Predators still on the prowl
“MALAYSIAN academics among the top in ‘fraudulent’ publications found in global database”, cried the headline of an online news portal recently. A chorus of mainstream media portals followed.
Malaysians are rightly concerned about the fact that their hard-earned tax ringgits are allegedly being abused by a small group of unscrupulous academics in public universities by publishing their research results in fraudulent journals.
This issue is not new, as it was raised several years ago. To their credit, Malaysian universities have taken significant steps to stem the practice, including rejecting the papers in the annual assessment of the errant academics. However, papers by Malaysian academics continue to appear in predatory journals, albeit on a smaller scale than before.
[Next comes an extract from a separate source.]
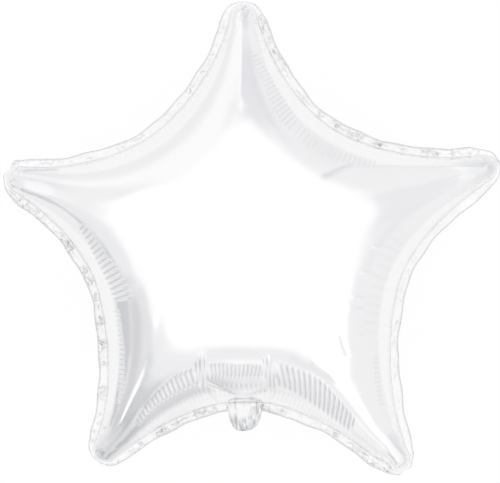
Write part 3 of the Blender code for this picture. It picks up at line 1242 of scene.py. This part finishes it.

Many senior academics acknowledge that publication in predatory journals is still being practised by some unscrupulous individuals who are under intense pressure from their management to publish the required number of journal papers per year (KPIs) to earn the annual rise in salary or promotion.
The KPI on publications was hatched by a previous higher education minister who had an ambitious plan to transform Malaysian universities from “jaguh kampung” to worldclass standards, ostensibly to make the country a global hub for higher education and innovation.
But universities in the United Kingdom who are at the top of their league appear to be unaffected by the publication KPI bug. My daughter didn’t publish any paper before her PhD viva voce at Newcastle University in 2017. Her professor told her to focus on doing the scientific work well rather than on the publication of half-baked science.
She repeated her experiments hundreds of times to make sure the results were reliable and repeatable. She only published her first paper from her PhD thesis two years later, not in just any journal but in Nature Communications.
It pays to do good science very well and get published in highly reputable journals. Our academics should therefore not be harried by their supervisors to prematurely publish partial results that might not be reliable or repeatable and would end up in predatory journals.
I didn’t publish anything before my PhD viva voce at Cambridge University 40 or so years ago. I only published the first paper from the thesis two years later.
That practice in UK universities hasn’t changed very much in my daughter’s time.
Perhaps the current higher education minister should review the transformation plan and put a moratorium on MYRA 2.0, the auditing tool used to rank Malaysian universities, until a better system is developed to prevent publishing in predatory journals.
Avoid “bean counting” and focus on the “bean quality” instead. There is no point counting “rotten beans” if they smell to high heaven.
But, as one professor colleague told me, my advice will probably fall on deaf ears.